I started reading this review, hooked by the Tammany teaser. Tales of the Tammany Tiger and its corruption hold me spellbound. I still recall the time, years ago, that my husband and I came upon a lovely pub in Dublin called Boss Croker's, in the middle of a downpour. We stepped inside, revealed we were New Yorkers, and were regaled by the owner with tales of Boss Croker's days as Tweed's successors. He retired to the life of an Irish gentleman, buoyed by millions in graft. That's an immigrant success story!


But as I continued reading the review it fascinated me even more. It is a bit rich, to say the least, to "condemn[s] wealthy patrician gentlemen who got into the politics game to 'improve' their city" when you work for Bloomburg! Ludicrous is more accurate.
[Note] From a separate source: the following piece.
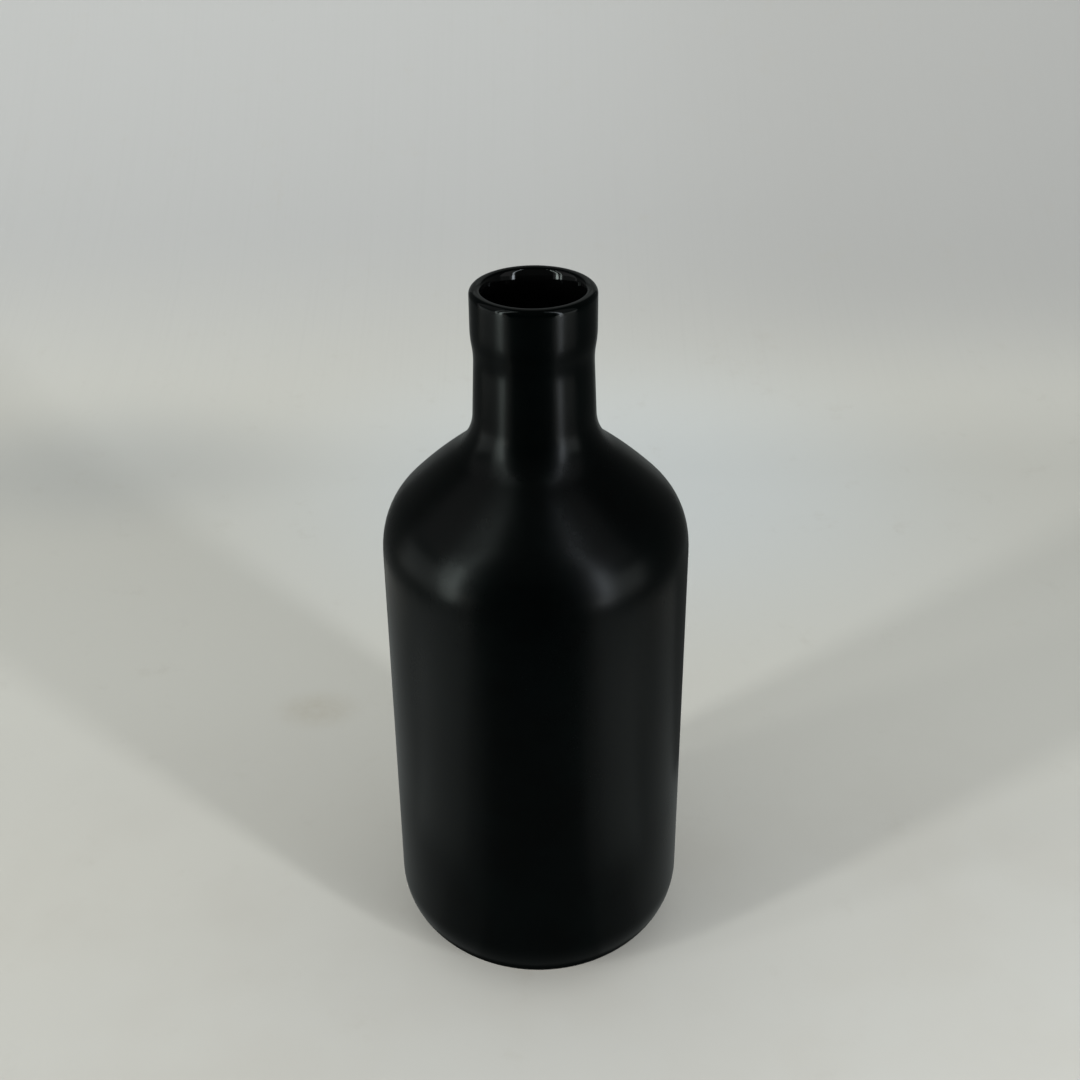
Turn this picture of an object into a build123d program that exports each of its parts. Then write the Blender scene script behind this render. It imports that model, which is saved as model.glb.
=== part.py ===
from build123d import *
import math
import os
from typing import NamedTuple

# Bottle vase: one hollow stoneware casting, with a matt glaze over the outside and the
# top of the lip, and a gloss glaze over the inside, from the lip down to the floor.
# Millimetres, +Z up, origin in the middle of the foot, on the surface it stands on.

# Body
overall_height = 270.0
body_diameter = 110.0
corner_radius = 26.0
wall_thickness = 4.2
floor_thickness = 5.0

# Shoulder: a tight bend off the wall, then a much flatter one that reaches the neck
shoulder_radius = 29.0
shoulder_turn_deg = 43.8
slope_radius = 167.0

# Neck: a hollow bend off the shoulder, a slightly tapered run, and a soft step out to the collar
neck_foot_radius = 19.5
neck_run = 19.2
neck_taper_deg = 2.3
collar_step = 0.9
collar_hollow_radius = 32.3
collar_swell_radius = 34.8
collar_run = 11.9

# Mouth: the bore flares a little up to the inside of a round lip
bore_diameter = 32.0
flare_radius = 16.0
flare_turn_deg = 22.0
lip_radius = 2.18

# Foot ring of bare clay round a shallow recess
foot_height = 1.6
foot_width = 4.0
foot_edge_radius = 0.6
recess_depth = 2.5
recess_corner_radius = 0.9

# Glaze: its coat, the bare clay left beside the foot ring, and the matt one's lap inwards
glaze_thickness = 0.35
dry_band = 1.5
matt_lap_deg = 48.0

# Directions in the half section, in degrees: radius grows outwards and height upwards
OUTWARD = 0
UPWARD = 90
INWARD = 180
DOWNWARD = 270
QUARTER_TURN = 90
HALF_TURN = 180


class Bend(NamedTuple):
    """A round stretch of the glazed surface, between two directions of its normal.

    It bulges out from the clay, or if it is hollow, it curves round the air in front of it.
    """

    r: float
    z: float
    radius: float
    start: float
    end: float
    hollow: bool = False
    after_run: bool = False


def bend_arc(bend, depth):
    """The bend's arc, at a depth under the glazed surface."""
    turn = bend.end - bend.start
    if bend.hollow:
        return CenterArc((bend.r, bend.z), bend.radius + depth, bend.start + HALF_TURN, turn)
    return CenterArc((bend.r, bend.z), bend.radius - depth, bend.start, turn)


def outline(bends, depth):
    """The bends' arcs in order, with the straight runs that some of them follow."""
    edges = []
    for bend in bends:
        arc = bend_arc(bend, depth)
        if bend.after_run:
            edges.append(Line(edges[-1] @ 1, arc @ 0))
        edges.append(arc)
    return edges


def turned(edges):
    """The solid that a closed half section makes when it turns round the vase's axis."""
    section = make_face(Wire(edges))
    return revolve(Plane.XZ * section, Axis.Z)


def cos(degrees):
    return math.cos(math.radians(degrees))


def sin(degrees):
    return math.sin(math.radians(degrees))


body_radius = body_diameter / 2
bore_radius = bore_diameter / 2

# Mouth: the flare's arc leaves the bore upright and runs into the smaller arc of the lip

flare_r = bore_radius + flare_radius
flare_start_deg = INWARD - flare_turn_deg
lip_r = flare_r - (flare_radius - lip_radius) * cos(flare_turn_deg)
lip_z = overall_height - lip_radius
flare_z = lip_z - (flare_radius - lip_radius) * sin(flare_turn_deg)
glaze_seam_deg = UPWARD + matt_lap_deg

# Collar: two bends that turn away and back by the same angle make its step outwards

swell_r = lip_r + lip_radius - collar_swell_radius
swell_z = lip_z - collar_run
step_reach = collar_swell_radius + collar_hollow_radius
hollow_overhang = collar_hollow_radius * cos(neck_taper_deg)
step_deg = math.degrees(math.acos((collar_swell_radius + hollow_overhang - collar_step) / step_reach))
hollow_r = swell_r + step_reach * cos(step_deg)
hollow_z = swell_z - step_reach * sin(step_deg)

# Neck: the tapered run ends where the hollow bend off the shoulder begins

neck_top_r = hollow_r - hollow_overhang
neck_top_z = hollow_z - collar_hollow_radius * sin(neck_taper_deg)
neck_foot_r = neck_top_r + neck_run * sin(neck_taper_deg) + neck_foot_radius * cos(neck_taper_deg)
neck_foot_z = neck_top_z - neck_run * cos(neck_taper_deg) + neck_foot_radius * sin(neck_taper_deg)

# Shoulder: the slope meets both the wall's bend and the neck's, which settles its height

shoulder_r = body_radius - shoulder_radius
slope_r = shoulder_r - (slope_radius - shoulder_radius) * cos(shoulder_turn_deg)
slope_reach = slope_radius + neck_foot_radius
slope_end_deg = math.degrees(math.acos((neck_foot_r - slope_r) / slope_reach))
slope_z = neck_foot_z - slope_reach * sin(slope_end_deg)
shoulder_z = slope_z + (slope_radius - shoulder_radius) * sin(shoulder_turn_deg)

# Base: the foot ring's outer face rises to the clay of the round corner

corner_r = body_radius - corner_radius
clay_corner_radius = corner_radius - glaze_thickness
foot_drop = corner_radius - foot_height
foot_outer = corner_r + math.sqrt(clay_corner_radius**2 - foot_drop**2)
foot_inner = foot_outer - foot_width
foot_top_deg = math.degrees(math.asin(foot_drop / clay_corner_radius))
glaze_line_deg = foot_top_deg - math.degrees(dry_band / clay_corner_radius)

# Inside: the wall keeps its thickness from the shoulder down, and the throat meets the bore

throat_radius = neck_foot_radius + wall_thickness
throat_r = bore_radius + throat_radius
throat_reach = slope_radius - wall_thickness + throat_radius
throat_end_deg = math.degrees(math.acos((throat_r - slope_r) / throat_reach))
throat_z = slope_z + throat_reach * sin(throat_end_deg)
inside_corner_radius = corner_radius - wall_thickness
floor_z = recess_depth + floor_thickness
clay_floor_z = floor_z - glaze_thickness


def outside_bends(first_deg):
    """The outside from a place on the base's corner up to the seam between the two glazes."""
    return [
        Bend(corner_r, corner_radius, corner_radius, first_deg, OUTWARD),
        Bend(shoulder_r, shoulder_z, shoulder_radius, OUTWARD, shoulder_turn_deg, after_run=True),
        Bend(slope_r, slope_z, slope_radius, shoulder_turn_deg, slope_end_deg),
        Bend(neck_foot_r, neck_foot_z, neck_foot_radius, slope_end_deg, neck_taper_deg, hollow=True),
        Bend(hollow_r, hollow_z, collar_hollow_radius, neck_taper_deg, -step_deg, True, after_run=True),
        Bend(swell_r, swell_z, collar_swell_radius, -step_deg, OUTWARD),
        Bend(lip_r, lip_z, lip_radius, OUTWARD, glaze_seam_deg, after_run=True),
    ]


def inside_bends():
    """The inside from the seam between the two glazes down to the edge of the floor."""
    slope_inside = slope_radius - wall_thickness
    shoulder_inside = shoulder_radius - wall_thickness
    corner_z = floor_z + inside_corner_radius
    throat_end = INWARD + throat_end_deg
    slope_end = INWARD + shoulder_turn_deg
    return [
        Bend(lip_r, lip_z, lip_radius, glaze_seam_deg, flare_start_deg),
        Bend(flare_r, flare_z, flare_radius, flare_start_deg, INWARD),
        Bend(throat_r, throat_z, throat_radius, INWARD, throat_end, after_run=True),
        Bend(slope_r, slope_z, slope_inside, throat_end, slope_end, hollow=True),
        Bend(shoulder_r, shoulder_z, shoulder_inside, slope_end, INWARD, hollow=True),
        Bend(corner_r, corner_z, inside_corner_radius, INWARD, UPWARD, hollow=True, after_run=True),
    ]


def matt_outer_glaze():
    """The coat from just above the foot ring, up the outside and over the lip."""
    bends = outside_bends(-glaze_line_deg)
    surface = outline(bends, 0)
    underneath = outline(bends, glaze_thickness)
    edges = [
        Line(surface[0] @ 0, underneath[0] @ 0),
        Line(surface[-1] @ 1, underneath[-1] @ 1),
    ]
    return turned(surface + underneath + edges)


def gloss_inner_glaze():
    """The lining from inside the lip, down the bore and the wall, and across the floor."""
    surface = outline(inside_bends(), 0)
    underneath = outline(inside_bends(), glaze_thickness)
    edges = [
        Line(surface[0] @ 0, underneath[0] @ 0),
        Line(surface[-1] @ 1, (0, floor_z)),
        Line((0, floor_z), (0, clay_floor_z)),
        Line((0, clay_floor_z), underneath[-1] @ 1),
    ]
    return turned(surface + underneath + edges)


def underside_edges(clay_start):
    """The clay under the base, from the middle of the recess out to the round corner."""
    recess_r = foot_inner - recess_corner_radius
    recess_corner_z = recess_depth - recess_corner_radius
    inner_edge_r = foot_inner + foot_edge_radius
    outer_edge_r = foot_outer - foot_edge_radius
    recess_corner = CenterArc((recess_r, recess_corner_z), recess_corner_radius, UPWARD, -QUARTER_TURN)
    inner_edge = CenterArc((inner_edge_r, foot_edge_radius), foot_edge_radius, INWARD, QUARTER_TURN)
    outer_edge = CenterArc((outer_edge_r, foot_edge_radius), foot_edge_radius, DOWNWARD, QUARTER_TURN)
    return [
        Line((0, recess_depth), recess_corner @ 0),
        recess_corner,
        Line(recess_corner @ 1, inner_edge @ 0),
        inner_edge,
        Line(inner_edge @ 1, outer_edge @ 0),
        outer_edge,
        Line(outer_edge @ 1, clay_start),
    ]


def stoneware_body():
    """The fired clay between the glazes, with its bare foot ring."""
    outside = outline(outside_bends(-foot_top_deg), glaze_thickness)
    inside = outline(inside_bends(), glaze_thickness)
    middle = [
        Line(inside[-1] @ 1, (0, clay_floor_z)),
        Line((0, clay_floor_z), (0, recess_depth)),
    ]
    return turned(outside + inside + middle + underside_edges(outside[0] @ 0))


def underside_glaze():
    """The disc of glaze on the recess's ceiling, which stops short of the foot ring."""
    disc_radius = foot_inner - recess_corner_radius - dry_band
    disc = Cylinder(disc_radius, glaze_thickness, align=(Align.CENTER, Align.CENTER, Align.MAX))
    return Pos(0, 0, recess_depth) * disc


pieces = {
    "stoneware_body": stoneware_body(),
    "matt_outer_glaze": matt_outer_glaze(),
    "gloss_inner_glaze": gloss_inner_glaze(),
    "underside_glaze": underside_glaze(),
}

os.makedirs("parts", exist_ok=True)
for name, piece in pieces.items():
    piece.label = name
    export_step(piece, f"parts/{name}.step")

print("bore wall from", round(throat_z, 3), "to", round(flare_z, 3), "collar", round(lip_r + lip_radius, 3))
print("foot ring", round(foot_inner, 3), round(foot_outer, 3), "shoulder", round(shoulder_z, 3))
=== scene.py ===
import math

import bpy
from mathutils import Matrix, Vector


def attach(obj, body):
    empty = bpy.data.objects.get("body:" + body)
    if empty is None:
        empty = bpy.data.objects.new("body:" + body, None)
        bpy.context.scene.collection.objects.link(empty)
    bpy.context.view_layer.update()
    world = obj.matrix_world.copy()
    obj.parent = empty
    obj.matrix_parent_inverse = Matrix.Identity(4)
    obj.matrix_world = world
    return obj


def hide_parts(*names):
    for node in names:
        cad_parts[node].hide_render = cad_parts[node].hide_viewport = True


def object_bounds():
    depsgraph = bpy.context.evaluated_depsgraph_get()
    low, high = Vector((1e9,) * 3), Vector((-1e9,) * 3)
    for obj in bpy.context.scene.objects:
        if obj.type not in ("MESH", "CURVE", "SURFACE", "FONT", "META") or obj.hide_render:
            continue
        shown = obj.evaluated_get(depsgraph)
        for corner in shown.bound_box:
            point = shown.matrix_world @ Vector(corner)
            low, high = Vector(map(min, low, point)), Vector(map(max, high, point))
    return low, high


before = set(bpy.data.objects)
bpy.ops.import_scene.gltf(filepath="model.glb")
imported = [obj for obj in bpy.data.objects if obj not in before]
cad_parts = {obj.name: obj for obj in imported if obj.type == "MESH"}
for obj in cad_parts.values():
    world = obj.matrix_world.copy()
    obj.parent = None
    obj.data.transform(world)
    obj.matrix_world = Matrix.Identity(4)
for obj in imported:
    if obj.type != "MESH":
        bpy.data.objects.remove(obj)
cad_low, cad_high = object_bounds()

# The casting: a hollow bottle of stoneware clay, poured in a plaster mould and fired. It is
# glazed nearly all over, and shows only as the foot ring that it stands on, with the narrow
# band beside it that was sponged clean so that the vase wouldn't stick to the kiln.

MM = 0.001

# Body, shoulder and neck, with turns in degrees
body_radius, overall_height = cad_high[0], cad_high[2]
corner_radius = 26 * MM
wall_thickness = 4.2 * MM
floor_thickness = 5 * MM
glaze_thickness = 0.35 * MM
shoulder_radius = 29 * MM
shoulder_turn = 43.8
slope_radius = 167 * MM
neck_foot_radius = 19.5 * MM
neck_run = 19.2 * MM
neck_taper = 2.3
collar_step = 0.9 * MM
collar_hollow_radius = 32.3 * MM
collar_swell_radius = 34.8 * MM
collar_run = 11.9 * MM

# Mouth, with the turn from the lip's crest to the glazes' seam
bore_radius = 16 * MM
flare_radius = 16 * MM
flare_turn = 22
lip_radius = 2.18 * MM
matt_lap = 48

# Foot ring
foot_height = 1.6 * MM
foot_width = 4 * MM
foot_edge_radius = 0.6 * MM
recess_depth = 2.5 * MM
recess_corner_radius = 0.9 * MM
dry_band = 1.5 * MM

# How far from its start the shoulder's bend is eased in, on either side
ease_reach = 4.5 * MM

# Spacing of the points along the half section, and their turn from one to the next
bend_spacing = 2.2 * MM
flare_spacing = 0.8 * MM
wall_spacing = 3 * MM
collar_spacing = 2 * MM
inner_wall_spacing = 6 * MM
bend_turn = 4
foot_turn = 15


def cos(degrees):
    return math.cos(math.radians(degrees))


def sin(degrees):
    return math.sin(math.radians(degrees))


# The round stretches of the glazed surface, each as the radius and height of its centre and
# its own radius. A direction is 0 degrees outwards and 90 degrees upwards.

flare_r = bore_radius + flare_radius
lip_r = flare_r - (flare_radius - lip_radius) * cos(flare_turn)
lip_z = overall_height - lip_radius
flare = (flare_r, lip_z - (flare_radius - lip_radius) * sin(flare_turn), flare_radius)
lip = (lip_r, lip_z, lip_radius)
flare_start = 180 - flare_turn
glaze_seam = 90 + matt_lap

swell_r = lip_r + lip_radius - collar_swell_radius
swell_z = lip_z - collar_run
step_reach = collar_swell_radius + collar_hollow_radius
hollow_overhang = collar_hollow_radius * cos(neck_taper)
step_turn = math.degrees(math.acos((collar_swell_radius + hollow_overhang - collar_step) / step_reach))
hollow_r = swell_r + step_reach * cos(step_turn)
hollow_z = swell_z - step_reach * sin(step_turn)
collar_swell = (swell_r, swell_z, collar_swell_radius)
collar_hollow = (hollow_r, hollow_z, collar_hollow_radius)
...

I wonder: Certainly everyone wants "civic leaders more beholden to constituent interests and less to party talking points," but the main reason today politicians aren't beholden to constituent interests is because they are beholden to donors. They need donors' money to buy the media to get the votes of constituents. Look at the rulers of the Bronx, beholden to the giant landlord powers there. They are beholden to constituents alright; the ones who vote with their wallets, through a variety of subterfuges, some barely disguised.


With all Bloomberg's faults, one of his major assets is that he is not beholden to individual donors or consortiums of donors. He can tell them to go to hell. Which is occasionally refreshing. The leaders of Tammany would wonder how anything could get done that way.